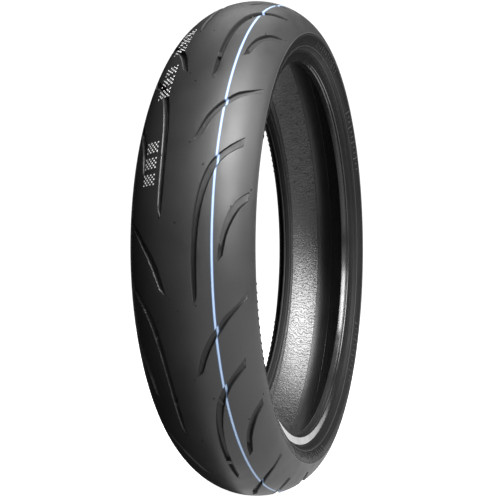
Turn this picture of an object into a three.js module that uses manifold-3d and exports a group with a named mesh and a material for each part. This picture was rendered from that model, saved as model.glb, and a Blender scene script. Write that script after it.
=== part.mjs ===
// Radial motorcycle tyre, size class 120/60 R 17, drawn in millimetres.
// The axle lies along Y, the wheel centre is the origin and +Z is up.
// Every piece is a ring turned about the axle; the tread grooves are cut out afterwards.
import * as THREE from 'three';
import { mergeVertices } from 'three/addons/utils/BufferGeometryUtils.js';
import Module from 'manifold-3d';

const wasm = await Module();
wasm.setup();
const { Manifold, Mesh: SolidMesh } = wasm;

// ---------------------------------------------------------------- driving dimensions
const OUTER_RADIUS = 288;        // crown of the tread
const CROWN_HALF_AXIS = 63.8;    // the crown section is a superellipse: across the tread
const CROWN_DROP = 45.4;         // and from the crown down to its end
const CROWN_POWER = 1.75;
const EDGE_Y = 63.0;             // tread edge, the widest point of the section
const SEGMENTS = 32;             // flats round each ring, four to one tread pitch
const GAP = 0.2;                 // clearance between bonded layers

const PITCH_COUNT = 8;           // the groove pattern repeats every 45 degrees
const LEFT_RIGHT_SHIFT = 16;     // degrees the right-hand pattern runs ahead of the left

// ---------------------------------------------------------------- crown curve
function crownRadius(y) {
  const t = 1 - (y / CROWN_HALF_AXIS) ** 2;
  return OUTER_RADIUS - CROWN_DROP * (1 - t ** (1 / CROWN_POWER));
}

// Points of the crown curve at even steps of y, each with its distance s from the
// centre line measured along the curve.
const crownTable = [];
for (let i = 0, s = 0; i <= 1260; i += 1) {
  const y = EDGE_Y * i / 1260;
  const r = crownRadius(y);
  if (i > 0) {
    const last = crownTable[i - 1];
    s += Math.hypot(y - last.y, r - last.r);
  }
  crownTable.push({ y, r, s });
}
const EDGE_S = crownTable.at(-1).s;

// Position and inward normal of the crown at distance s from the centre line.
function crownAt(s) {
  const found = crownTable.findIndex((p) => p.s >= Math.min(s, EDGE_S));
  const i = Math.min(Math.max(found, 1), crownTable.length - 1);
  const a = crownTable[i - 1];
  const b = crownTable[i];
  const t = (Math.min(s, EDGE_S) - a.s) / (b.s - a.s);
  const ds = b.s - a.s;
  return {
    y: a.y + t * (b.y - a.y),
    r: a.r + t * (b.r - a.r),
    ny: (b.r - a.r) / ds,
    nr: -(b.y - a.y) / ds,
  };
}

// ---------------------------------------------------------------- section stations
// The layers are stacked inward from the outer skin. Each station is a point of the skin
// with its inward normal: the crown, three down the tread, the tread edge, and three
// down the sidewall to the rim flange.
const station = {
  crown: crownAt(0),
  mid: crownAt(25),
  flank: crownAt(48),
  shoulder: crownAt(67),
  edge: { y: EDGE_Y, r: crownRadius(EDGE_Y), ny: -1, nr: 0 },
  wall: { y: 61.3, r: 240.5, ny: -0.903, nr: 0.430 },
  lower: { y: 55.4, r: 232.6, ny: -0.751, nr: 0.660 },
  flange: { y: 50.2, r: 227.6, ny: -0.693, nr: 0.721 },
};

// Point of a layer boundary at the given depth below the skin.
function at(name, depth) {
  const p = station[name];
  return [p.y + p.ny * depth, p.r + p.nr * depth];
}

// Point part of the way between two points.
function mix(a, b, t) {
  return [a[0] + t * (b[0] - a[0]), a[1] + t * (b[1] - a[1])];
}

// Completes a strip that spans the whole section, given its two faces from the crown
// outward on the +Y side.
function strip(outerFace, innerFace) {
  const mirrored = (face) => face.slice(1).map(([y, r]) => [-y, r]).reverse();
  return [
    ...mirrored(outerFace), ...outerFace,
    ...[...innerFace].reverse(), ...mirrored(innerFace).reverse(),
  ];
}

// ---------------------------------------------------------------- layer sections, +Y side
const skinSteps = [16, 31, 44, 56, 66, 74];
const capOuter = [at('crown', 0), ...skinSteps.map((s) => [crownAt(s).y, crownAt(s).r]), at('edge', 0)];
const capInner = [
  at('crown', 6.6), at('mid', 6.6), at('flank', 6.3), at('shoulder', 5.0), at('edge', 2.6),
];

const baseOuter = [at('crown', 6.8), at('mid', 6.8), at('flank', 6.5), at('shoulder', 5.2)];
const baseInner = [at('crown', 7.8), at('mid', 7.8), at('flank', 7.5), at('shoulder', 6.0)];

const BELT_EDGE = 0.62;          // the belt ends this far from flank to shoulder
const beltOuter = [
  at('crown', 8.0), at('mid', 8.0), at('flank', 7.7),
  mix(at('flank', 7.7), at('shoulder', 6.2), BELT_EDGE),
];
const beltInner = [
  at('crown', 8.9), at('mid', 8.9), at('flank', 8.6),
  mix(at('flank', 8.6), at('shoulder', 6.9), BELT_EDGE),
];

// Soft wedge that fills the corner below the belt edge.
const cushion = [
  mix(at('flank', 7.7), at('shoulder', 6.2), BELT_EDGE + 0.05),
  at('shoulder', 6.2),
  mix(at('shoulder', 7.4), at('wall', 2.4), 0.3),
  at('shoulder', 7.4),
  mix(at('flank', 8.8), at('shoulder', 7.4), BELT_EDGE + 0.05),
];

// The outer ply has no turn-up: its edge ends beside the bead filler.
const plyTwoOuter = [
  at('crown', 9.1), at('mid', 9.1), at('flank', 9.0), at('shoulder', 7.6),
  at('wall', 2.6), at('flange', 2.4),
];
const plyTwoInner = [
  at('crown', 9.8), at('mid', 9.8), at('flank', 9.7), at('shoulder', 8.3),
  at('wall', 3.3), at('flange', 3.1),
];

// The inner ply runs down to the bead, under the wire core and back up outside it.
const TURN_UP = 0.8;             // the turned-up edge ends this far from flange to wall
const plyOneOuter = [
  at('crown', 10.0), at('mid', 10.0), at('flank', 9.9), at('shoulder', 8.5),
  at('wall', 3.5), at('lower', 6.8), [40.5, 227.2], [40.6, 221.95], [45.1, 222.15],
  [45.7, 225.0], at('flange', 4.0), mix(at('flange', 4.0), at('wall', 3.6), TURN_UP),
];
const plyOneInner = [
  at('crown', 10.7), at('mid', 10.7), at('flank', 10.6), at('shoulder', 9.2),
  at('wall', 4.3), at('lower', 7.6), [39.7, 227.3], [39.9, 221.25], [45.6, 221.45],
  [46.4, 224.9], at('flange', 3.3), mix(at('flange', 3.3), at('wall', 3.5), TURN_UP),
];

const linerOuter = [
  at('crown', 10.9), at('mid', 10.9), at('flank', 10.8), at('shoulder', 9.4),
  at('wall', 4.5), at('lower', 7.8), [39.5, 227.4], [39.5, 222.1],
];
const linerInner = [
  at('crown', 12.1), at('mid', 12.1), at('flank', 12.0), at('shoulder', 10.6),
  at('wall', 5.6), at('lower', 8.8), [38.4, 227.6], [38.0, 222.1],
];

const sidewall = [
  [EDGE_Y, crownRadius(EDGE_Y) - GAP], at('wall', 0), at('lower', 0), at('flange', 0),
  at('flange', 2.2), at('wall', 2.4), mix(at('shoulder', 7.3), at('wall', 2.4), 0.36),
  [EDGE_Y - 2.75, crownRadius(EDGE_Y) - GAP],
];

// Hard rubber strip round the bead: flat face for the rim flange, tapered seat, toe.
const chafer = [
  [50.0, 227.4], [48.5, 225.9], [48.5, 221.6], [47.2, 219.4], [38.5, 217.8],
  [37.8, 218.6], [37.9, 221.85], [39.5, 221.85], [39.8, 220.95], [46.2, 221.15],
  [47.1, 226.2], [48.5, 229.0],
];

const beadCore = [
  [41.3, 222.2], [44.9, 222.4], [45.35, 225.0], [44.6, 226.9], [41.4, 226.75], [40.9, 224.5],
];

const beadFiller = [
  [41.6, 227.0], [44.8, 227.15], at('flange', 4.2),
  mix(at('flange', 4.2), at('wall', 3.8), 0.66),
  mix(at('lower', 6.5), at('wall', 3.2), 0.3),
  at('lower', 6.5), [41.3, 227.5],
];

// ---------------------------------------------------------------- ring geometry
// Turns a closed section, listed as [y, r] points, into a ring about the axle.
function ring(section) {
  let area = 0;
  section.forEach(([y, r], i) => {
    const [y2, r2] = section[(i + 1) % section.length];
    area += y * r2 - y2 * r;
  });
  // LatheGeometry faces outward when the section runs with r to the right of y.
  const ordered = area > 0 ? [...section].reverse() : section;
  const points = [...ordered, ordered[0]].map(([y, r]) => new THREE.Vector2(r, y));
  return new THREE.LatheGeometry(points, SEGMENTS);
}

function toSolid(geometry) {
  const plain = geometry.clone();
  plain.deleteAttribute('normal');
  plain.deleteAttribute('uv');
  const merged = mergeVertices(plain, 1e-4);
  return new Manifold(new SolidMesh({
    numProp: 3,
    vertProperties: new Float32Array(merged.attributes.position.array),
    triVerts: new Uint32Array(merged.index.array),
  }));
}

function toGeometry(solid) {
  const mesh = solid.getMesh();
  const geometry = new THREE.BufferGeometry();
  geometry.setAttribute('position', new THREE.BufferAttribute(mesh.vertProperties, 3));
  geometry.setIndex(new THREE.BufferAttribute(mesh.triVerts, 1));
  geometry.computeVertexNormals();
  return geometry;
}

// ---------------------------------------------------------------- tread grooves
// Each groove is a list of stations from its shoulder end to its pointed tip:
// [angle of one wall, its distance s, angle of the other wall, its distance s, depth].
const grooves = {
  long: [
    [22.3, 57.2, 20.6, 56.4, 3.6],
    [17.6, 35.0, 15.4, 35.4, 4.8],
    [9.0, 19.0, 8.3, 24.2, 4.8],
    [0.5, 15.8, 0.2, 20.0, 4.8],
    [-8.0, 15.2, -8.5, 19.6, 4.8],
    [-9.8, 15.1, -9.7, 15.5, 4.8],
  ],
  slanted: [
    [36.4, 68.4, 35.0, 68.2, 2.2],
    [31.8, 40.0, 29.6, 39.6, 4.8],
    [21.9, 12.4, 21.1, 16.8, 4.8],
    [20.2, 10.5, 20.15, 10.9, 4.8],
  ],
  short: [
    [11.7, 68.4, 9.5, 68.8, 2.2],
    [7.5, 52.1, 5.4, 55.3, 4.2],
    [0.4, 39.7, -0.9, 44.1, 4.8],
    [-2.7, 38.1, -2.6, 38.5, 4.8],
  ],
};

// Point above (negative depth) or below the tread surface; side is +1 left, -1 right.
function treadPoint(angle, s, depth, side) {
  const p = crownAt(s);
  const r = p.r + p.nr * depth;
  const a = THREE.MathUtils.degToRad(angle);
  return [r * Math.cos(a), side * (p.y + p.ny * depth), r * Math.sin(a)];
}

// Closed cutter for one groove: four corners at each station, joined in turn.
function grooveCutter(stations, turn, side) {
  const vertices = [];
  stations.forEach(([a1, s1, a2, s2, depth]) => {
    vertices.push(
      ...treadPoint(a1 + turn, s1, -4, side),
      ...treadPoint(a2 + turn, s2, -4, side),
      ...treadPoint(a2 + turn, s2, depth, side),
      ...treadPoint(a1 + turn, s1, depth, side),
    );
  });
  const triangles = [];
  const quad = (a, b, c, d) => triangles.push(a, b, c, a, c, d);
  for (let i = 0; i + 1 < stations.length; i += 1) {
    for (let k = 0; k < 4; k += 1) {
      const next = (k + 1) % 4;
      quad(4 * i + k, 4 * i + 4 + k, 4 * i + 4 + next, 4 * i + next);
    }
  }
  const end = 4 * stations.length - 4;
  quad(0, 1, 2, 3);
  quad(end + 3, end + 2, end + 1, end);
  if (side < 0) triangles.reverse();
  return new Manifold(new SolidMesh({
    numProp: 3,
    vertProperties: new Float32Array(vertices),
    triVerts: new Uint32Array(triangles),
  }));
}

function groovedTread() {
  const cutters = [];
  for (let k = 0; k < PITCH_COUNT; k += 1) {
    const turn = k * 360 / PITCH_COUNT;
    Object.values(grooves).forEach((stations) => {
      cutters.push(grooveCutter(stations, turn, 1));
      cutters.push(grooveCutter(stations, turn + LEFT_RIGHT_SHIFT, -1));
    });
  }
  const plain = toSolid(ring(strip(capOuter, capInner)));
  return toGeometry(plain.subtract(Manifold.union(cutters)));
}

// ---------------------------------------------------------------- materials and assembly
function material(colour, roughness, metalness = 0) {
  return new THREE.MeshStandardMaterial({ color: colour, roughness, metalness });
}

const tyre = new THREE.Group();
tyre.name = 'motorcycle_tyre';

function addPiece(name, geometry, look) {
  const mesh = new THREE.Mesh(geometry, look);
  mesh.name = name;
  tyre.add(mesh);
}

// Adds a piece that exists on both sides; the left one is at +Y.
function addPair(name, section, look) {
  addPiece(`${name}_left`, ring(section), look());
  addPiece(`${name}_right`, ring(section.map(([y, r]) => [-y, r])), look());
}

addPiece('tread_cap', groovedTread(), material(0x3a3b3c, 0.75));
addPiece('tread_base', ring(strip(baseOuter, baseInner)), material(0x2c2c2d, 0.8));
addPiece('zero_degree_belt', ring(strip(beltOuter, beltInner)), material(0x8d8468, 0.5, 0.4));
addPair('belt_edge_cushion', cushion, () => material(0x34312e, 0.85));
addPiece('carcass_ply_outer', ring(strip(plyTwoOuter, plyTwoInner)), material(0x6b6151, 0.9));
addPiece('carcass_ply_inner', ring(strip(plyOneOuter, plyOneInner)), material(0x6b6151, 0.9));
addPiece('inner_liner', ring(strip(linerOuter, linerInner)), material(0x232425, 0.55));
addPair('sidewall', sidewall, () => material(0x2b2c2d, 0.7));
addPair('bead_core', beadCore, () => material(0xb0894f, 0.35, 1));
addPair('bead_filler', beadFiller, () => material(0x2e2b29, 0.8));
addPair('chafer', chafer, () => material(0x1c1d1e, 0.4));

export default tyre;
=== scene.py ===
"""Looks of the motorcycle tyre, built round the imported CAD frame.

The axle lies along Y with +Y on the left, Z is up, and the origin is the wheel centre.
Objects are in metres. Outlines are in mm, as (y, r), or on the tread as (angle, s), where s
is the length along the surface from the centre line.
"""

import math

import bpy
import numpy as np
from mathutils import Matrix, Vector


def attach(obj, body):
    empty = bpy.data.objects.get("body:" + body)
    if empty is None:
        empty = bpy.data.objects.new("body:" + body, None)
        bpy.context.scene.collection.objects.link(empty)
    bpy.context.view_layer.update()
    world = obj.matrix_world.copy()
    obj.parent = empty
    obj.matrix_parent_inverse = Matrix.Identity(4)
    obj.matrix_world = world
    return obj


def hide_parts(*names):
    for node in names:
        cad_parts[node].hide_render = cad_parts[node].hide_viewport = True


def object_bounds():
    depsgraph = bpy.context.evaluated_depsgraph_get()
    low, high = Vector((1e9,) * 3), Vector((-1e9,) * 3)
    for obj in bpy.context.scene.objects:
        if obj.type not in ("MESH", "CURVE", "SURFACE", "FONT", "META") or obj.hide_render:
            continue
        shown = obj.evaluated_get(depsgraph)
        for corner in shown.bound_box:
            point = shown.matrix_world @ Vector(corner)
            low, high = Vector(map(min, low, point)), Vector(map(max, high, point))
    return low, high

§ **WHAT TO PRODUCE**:
Look above for the line containing "obj.matrix_world = world", then transcribe it and all lines after it through the last, exactly and with nothing else.

§ **CORRECT RESPONSE**:
    obj.matrix_world = world
    return obj


def hide_parts(*names):
    for node in names:
        cad_parts[node].hide_render = cad_parts[node].hide_viewport = True


def object_bounds():
    depsgraph = bpy.context.evaluated_depsgraph_get()
    low, high = Vector((1e9,) * 3), Vector((-1e9,) * 3)
    for obj in bpy.context.scene.objects:
        if obj.type not in ("MESH", "CURVE", "SURFACE", "FONT", "META") or obj.hide_render:
            continue
        shown = obj.evaluated_get(depsgraph)
        for corner in shown.bound_box:
            point = shown.matrix_world @ Vector(corner)
            low, high = Vector(map(min, low, point)), Vector(map(max, high, point))
    return low, high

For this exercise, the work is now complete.